Afinal, de que “solidariedade” estaria ele a falar? A moral? Pois como os cidadãos cubanos podem praticar a solidariedade, se a cada um deles falta o mínimo, e pior, são proibidos de, por si mesmos, proverem às suas necessidades? Os cubanos, exceto pelos que representam a casta da burocracia dirigente, não tem nada o que dar, emprestar ou trocar, e mesmo que tivessem, isto lhes seria vedado, pois trocas significam comércio.

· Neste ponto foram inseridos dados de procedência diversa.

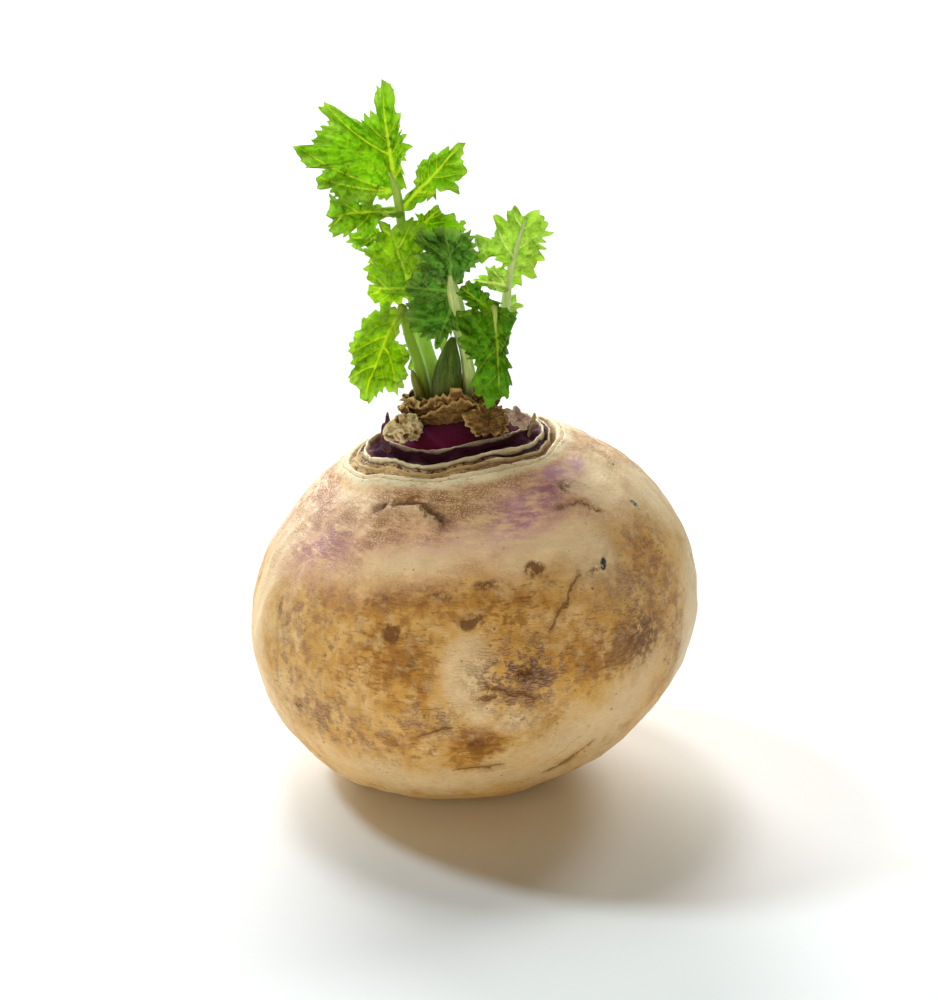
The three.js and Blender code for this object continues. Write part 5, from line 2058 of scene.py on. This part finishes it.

Uma “República Popular e Democrática”, segundo os conceitos dos detratores das sociedades pautadas pela livre-iniciativa, não comporta a faculdade de uma pessoa qualquer possuir alguma capacidade de compra e decidir por si mesma o que deseja comprar, e/ou de quem comprar. Pois a ela será dado, de acordo com Marx, “segundo as suas necessidades”, o que, obviamente, resulta que não será ela própria quem decidirá quais estas sejam, mas sim um grupo de privilegiados burocratas, estes realmente merecedores de possuírem coisas tais como liquidificadores, ou, quiçá, telefones ou mesmo carros.
Tomara que este singelo artigo tenha sido suficiente para aclarar as dúvidas de quem tem ouvido tais impropriedades, mas até então não tenha se detido para fazer um exame mais cuidadoso. Pois assim exorto estes queridos leitores para simplesmente responderem: “- consumista, não: Produtivista!”.